Dataset section:
--- Begin ---

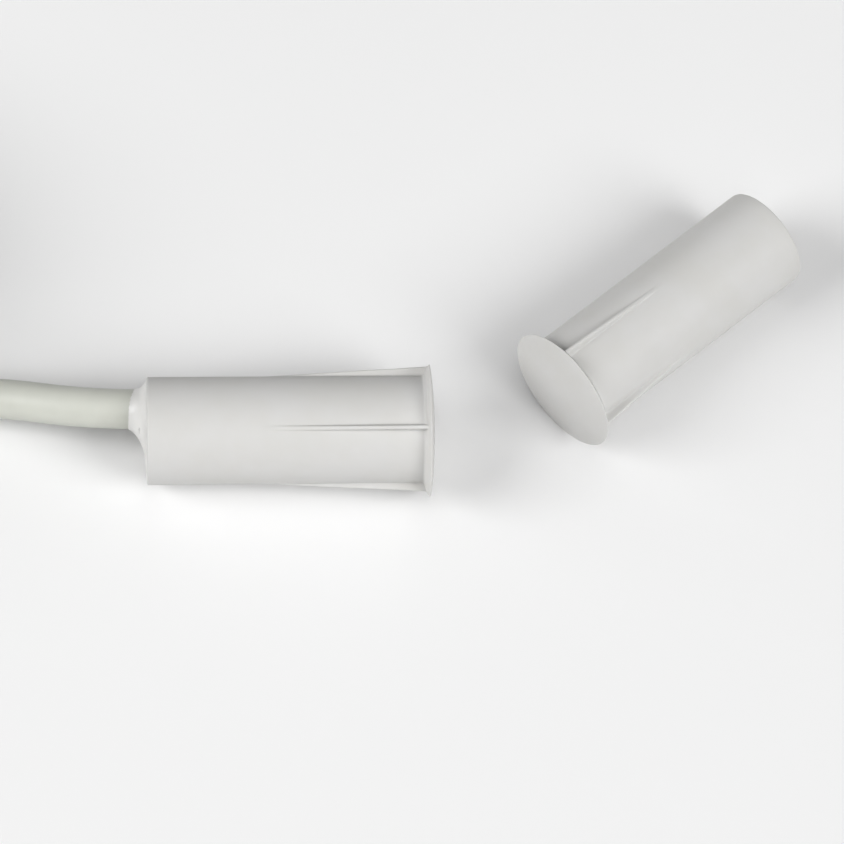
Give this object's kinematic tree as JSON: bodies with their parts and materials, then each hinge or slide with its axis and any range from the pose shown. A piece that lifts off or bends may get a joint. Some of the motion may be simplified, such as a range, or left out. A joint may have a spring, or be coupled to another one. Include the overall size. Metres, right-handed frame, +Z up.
{
  "type": "recessed magnetic contact",
  "caption": "Press-fit door or window contact: a ribbed, flanged reed-switch half with its cable and tamper loop, and the matching ribbed magnet half.",
  "frame": {"origin": "on the surface that both halves lie on, under the middle of the box round the two halves (without the cable and its hank)", "axes": "+X along the switch half's barrel, from its cable end to its flange; +Z up from the surface; +Y towards the magnet half's rear end"},
  "size_m": [0.1682, 0.0392, 0.0182],
  "materials": {
    "white_abs": "satin white moulding, fine sheen",
    "potting_resin": "white cast resin, slightly glossy where it wets the cable",
    "cable_jacket": "soft PVC, satin, faint green-grey white",
    "reed_glass": "clear green-tinted glass",
    "nickel_iron": "flattened wire, satin",
    "tinned_copper": "tinned strands, bright",
    "solder": "bright solder",
    "magnet": "ground dark metal",
    "tie_nylon": "natural nylon, satin",
    "core_white": "thin PVC insulation",
    "core_brown": "thin PVC insulation",
    "core_green": "thin PVC insulation",
    "core_yellow": "thin PVC insulation"
  },
  "bodies": {
    "root": {"switch_housing": "white_abs", "magnet_housing": "white_abs", "switch_potting": "potting_resin", "magnet_potting": "potting_resin", "magnet_rod": "magnet", "reed_glass": "reed_glass", "reed_blade_front": "nickel_iron", "reed_blade_rear": "nickel_iron", "solder_front": "solder", "solder_rear": "solder", "solder_tamper": "solder", "core_signal_front": "core_white", "core_signal_rear": "core_brown", "core_tamper_1": "core_green", "core_tamper_2": "core_yellow", "strand_signal_front": "tinned_copper", "strand_signal_rear": "tinned_copper", "strand_tamper_1": "tinned_copper", "strand_tamper_2": "tinned_copper", "cable_lead": "cable_jacket", "cable_hank": "cable_jacket", "cable_tail": "cable_jacket", "hank_tie": "tie_nylon", "end_core_white": "core_white", "end_core_brown": "core_brown", "end_core_green": "core_green", "end_core_yellow": "core_yellow", "end_tip_white": "tinned_copper", "end_tip_brown": "tinned_copper", "end_tip_green": "tinned_copper", "end_tip_yellow": "tinned_copper"}
  },
  "joints": []
}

--- End ---

Work to complete: Repeat the material above exactly.

The reply:
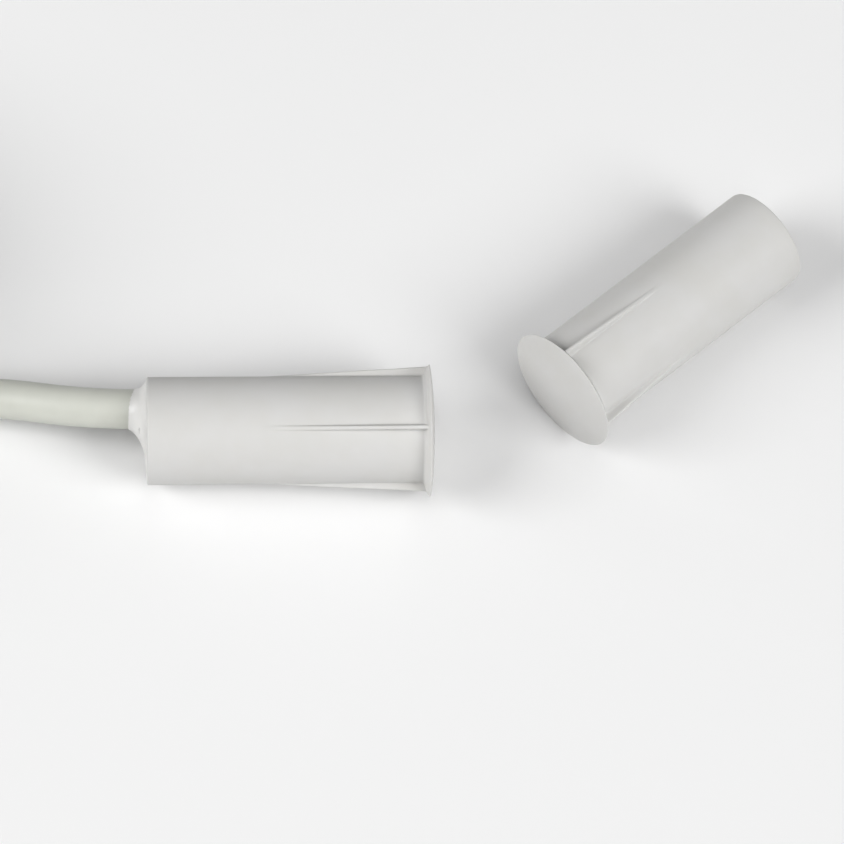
Give this object's kinematic tree as JSON: bodies with their parts and materials, then each hinge or slide with its axis and any range from the pose shown. A piece that lifts off or bends may get a joint. Some of the motion may be simplified, such as a range, or left out. A joint may have a spring, or be coupled to another one. Include the overall size. Metres, right-handed frame, +Z up.
{
  "type": "recessed magnetic contact",
  "caption": "Press-fit door or window contact: a ribbed, flanged reed-switch half with its cable and tamper loop, and the matching ribbed magnet half.",
  "frame": {"origin": "on the surface that both halves lie on, under the middle of the box round the two halves (without the cable and its hank)", "axes": "+X along the switch half's barrel, from its cable end to its flange; +Z up from the surface; +Y towards the magnet half's rear end"},
  "size_m": [0.1682, 0.0392, 0.0182],
  "materials": {
    "white_abs": "satin white moulding, fine sheen",
    "potting_resin": "white cast resin, slightly glossy where it wets the cable",
    "cable_jacket": "soft PVC, satin, faint green-grey white",
    "reed_glass": "clear green-tinted glass",
    "nickel_iron": "flattened wire, satin",
    "tinned_copper": "tinned strands, bright",
    "solder": "bright solder",
    "magnet": "ground dark metal",
    "tie_nylon": "natural nylon, satin",
    "core_white": "thin PVC insulation",
    "core_brown": "thin PVC insulation",
    "core_green": "thin PVC insulation",
    "core_yellow": "thin PVC insulation"
  },
  "bodies": {
    "root": {"switch_housing": "white_abs", "magnet_housing": "white_abs", "switch_potting": "potting_resin", "magnet_potting": "potting_resin", "magnet_rod": "magnet", "reed_glass": "reed_glass", "reed_blade_front": "nickel_iron", "reed_blade_rear": "nickel_iron", "solder_front": "solder", "solder_rear": "solder", "solder_tamper": "solder", "core_signal_front": "core_white", "core_signal_rear": "core_brown", "core_tamper_1": "core_green", "core_tamper_2": "core_yellow", "strand_signal_front": "tinned_copper", "strand_signal_rear": "tinned_copper", "strand_tamper_1": "tinned_copper", "strand_tamper_2": "tinned_copper", "cable_lead": "cable_jacket", "cable_hank": "cable_jacket", "cable_tail": "cable_jacket", "hank_tie": "tie_nylon", "end_core_white": "core_white", "end_core_brown": "core_brown", "end_core_green": "core_green", "end_core_yellow": "core_yellow", "end_tip_white": "tinned_copper", "end_tip_brown": "tinned_copper", "end_tip_green": "tinned_copper", "end_tip_yellow": "tinned_copper"}
  },
  "joints": []
}